Whether or not you follow Jesus, I believe choosing this type of love is possible. We may not always be successful in exercising it, but every person does have the power within to choose in every instance.
And, when I speak of choosing love first, what I mean is making love – in any situation – your default.
Someone cuts you off in traffic? Choose to love first. You do not know what’s happening in his/her life. Don’t take it personally. Recognize it was either a mistake or, if not, that person actually needs your loving response.
Someone spreads gossip about you? Choose to love first. Rather than respond to the mean behavior (this time likely intentional), try to get behind the behavior and recognize only people with poor self-esteem do stuff like that. It’s a well-worn phrase, but it’s really true: Hurt people hurt people. Keep that in mind.
Someone cheats you financially? Choose to love first. Although you have the complete right to go after someone legally if you find yourself in such a situation, first try to understand why it happened. Respond in a sane – and maybe even loving – manner. Anyone who does something like that to you is deeply troubled. Recognize that, and proceed with circumspection and wisdom.
If you choose love in cases like these and others, you will be a force for good. And you will stand out in your response. Doing so, you may just change the life of the one you are responding to – or the life of someone else who is watching.
The reason why loving beyond borders is critical, especially now
For sure, it is easiest to connect with people like ourselves.
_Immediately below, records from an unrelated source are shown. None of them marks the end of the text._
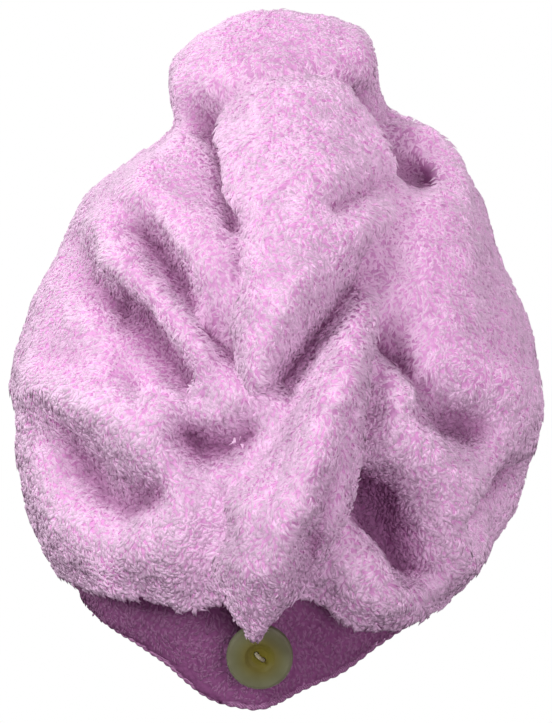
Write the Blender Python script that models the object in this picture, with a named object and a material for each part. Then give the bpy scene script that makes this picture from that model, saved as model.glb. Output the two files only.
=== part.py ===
# Hair turban towel of deep looped terry, fastened as it is worn on a head.
# The hood is one hollow cloth wall: a band round the head, a loose crown that slouches over the
# band at the nape, and a knot on top where the cloth is twisted. The tail leaves the knot, lies
# down the back of the hood and ends in an elastic loop, which a round button at the nape holds.
# Metres, +Z up. The nape faces -Y, the forehead +Y. The origin is where the crown of the head seats.

import math
from collections import namedtuple

import bmesh
import bpy
import numpy as np
from mathutils import Matrix, Vector

# Overall sizes of the cloth
HEIGHT = 0.299  # lowest point of the nape hem to the top of the knot
HALF_WIDTH = 0.1125
BACK_DEPTH = 0.119
FRONT_DEPTH = 0.109
SEAT_UP = 0.225  # crown of the head above the nape hem
PLAN_POWER = 2.2  # 2 gives an elliptical plan, more gives a squarer one

# Cloth
WALL = 0.0038  # terry with its loops
HEM_ROLL = 0.0010  # the sewn hem stands this much proud of the wall
FOLD_RISE = 0.0290  # crest of the tallest fold over the bottom of a crease
FOLD_MIDDLE = 0.0135  # height of a fold that lies level with the plain form
DENT_DEPTH = 0.0150
GATHER_RISE = 0.0090
CREASE_WIDTH = 0.0020  # how softly two folds run into each other
ROUNDING = 2  # how many times the folds are evened out over neighbouring faces

# Tail
TAIL_RISE = 0.0240  # thickest roll of the tail
TAIL_EDGE = 0.0045  # thickness along its sides
TAIL_GAP = 0.0008  # clearance to the hood
TAIL_TURN = 0.88  # its underside follows the hood no further round than this share of the half width

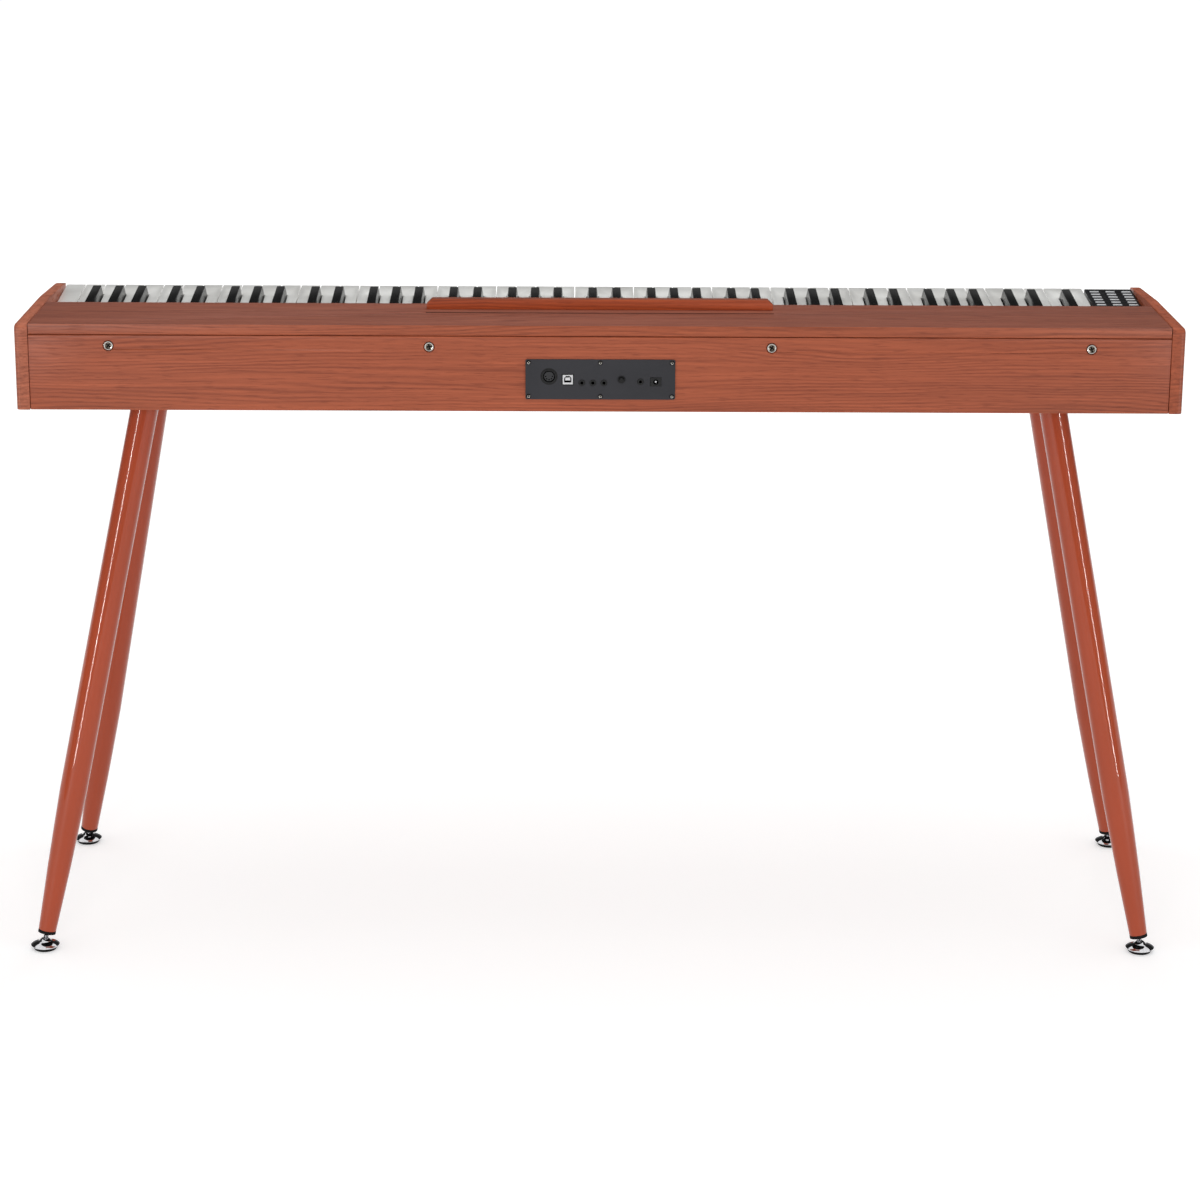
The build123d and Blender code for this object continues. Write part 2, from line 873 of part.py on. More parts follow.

But the future of our highly connected, multicultural and multi-dimensional world demands more of us now. This is true especially in the face of increasing divisions, ethnocentrism, isolationism, nationalism, polarization, tribalism and the like.
These trends mandate a counter response. Not just one of resistance, but one of LOVE. Not just one of countering what we believe to be wrong, but one of trying to better understand WHY it is happening in the first place. One of looking at the heart.
And herein lies the deep value of loving beyond your borders: When you get outside yourself - and outside of your unchecked gut response - and choose to love, especially in the difficult situations, you add hope and light and love to this world. This good you add, it multiplies. In fact, it can spread like wildfire.
And this is the kind of stuff we need to spread. Love beyond borders. Because love heals, changes, restores and offers hope. It makes us better human beings. And as we become better it spills over to others. They become better, too. It produces a chain reaction.
And this is a goal – personally and corporately – worth striving for.
Can you recall a situation where you had to summon a loving response when it was hard? What was it?